Zurayk is a professor of Agriculture at American University Beirut. If Mouzawak is the poet of Lebanese produce, Zurayk is its academic dean. He's a founding member of Slow Food Beirut , the author of a book on local food culture, and an avid produce blogger . He told me that as far as he knew, "Nobody has studied this aspect of eating."

Nevertheless, the idea seemed to initiate a fit of self-examination. Over the course of the next several days, in a stream of emails and phone calls, he offered the following six insights:

1.) Fruits eaten unripe are in some cases a different species from the ones eaten ripe.

2.) By cultivating the fruit over the entirety of its life cycle, farmers are able to avoid market gluts and sell their product for a longer time, thus making more money. (Ramzi Ghosn, the co-owner and winemaker at Masaya, in the Bekaa Valley, told me that at Masaya there is a "green harvest" in the early spring. They use the unripe grapes to make sour grape molasses, and the remaining grapes acquire greater complexity from the reduced density on the vine.)

3.) One of the origins of the taste for unripe fruits may be that poor country kids used to steal fruit from farmers. As the fruit ripened, the farmers were on alert, so the kids had to make their moves as early as possible, long before the fruit was ready to eat.

4.) Birds have a tendency to pick at the fully ripe fruit and so, short of using pesticides, the best way to avoid bringing unsightly fruit to market is to harvest it before it's ready.

5.) The molasses from unripe grapes is "the secret ingredient of tabbouleh, but don't tell anybody."

6.) Girls like unripe fruits more than boys.
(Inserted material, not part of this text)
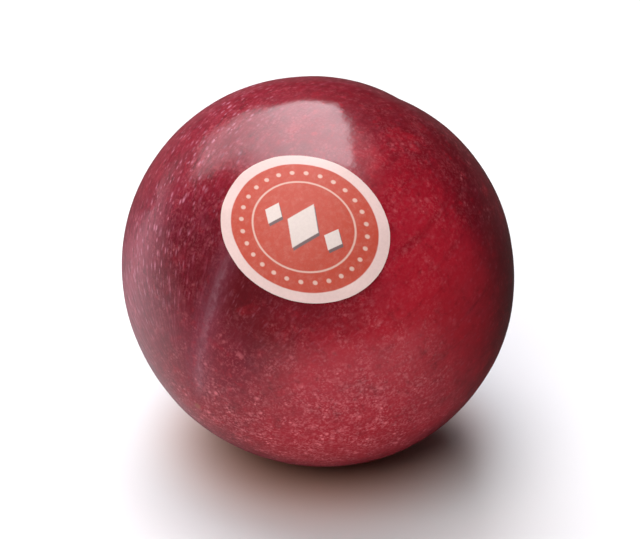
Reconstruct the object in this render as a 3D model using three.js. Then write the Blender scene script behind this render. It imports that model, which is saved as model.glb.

Well, OK, Professor Zurayk may have veered beyond the textbook a little bit. But then again, what if he's onto something?

An informal poll of Beirut foodies yielded the following unscientific results:

• Four women who said they love both loz akhdar and jenarik , although in two cases they seemed to like the unripe versions more for their dietetic properties--less sugar than the finished product--than taste. (Many women in Beirut are diet-conscious.)

• One woman who does not like either. (She'd been living in France for several years.)

• Three men who like both just fine, although their lack of enthusiasm suggested a kind of default nationalistic pride more than a taste preference.

• One man--Walid Ataya, the owner and chef of Bread Republic, a creative, contemporary Lebanese-cuisine restaurant in Beirut--who said he enjoyed the almond, but "I don't know about the unripe plum. It's too acidic for my tastes." He also told me that he couldn't think of anyone who cooked with the unripe versions of these fruits or vegetables.

After an exhaustive search of tens of Lebanese foodies and one Internet, I did find a dish--at Çiya , the best restaurant in Istanbul, where Chef Musa Dagdeviren uses the green almond ( çağla in Turkish) in a dish with lamb and yogurt. It might even tempt me to try loz akhdar again.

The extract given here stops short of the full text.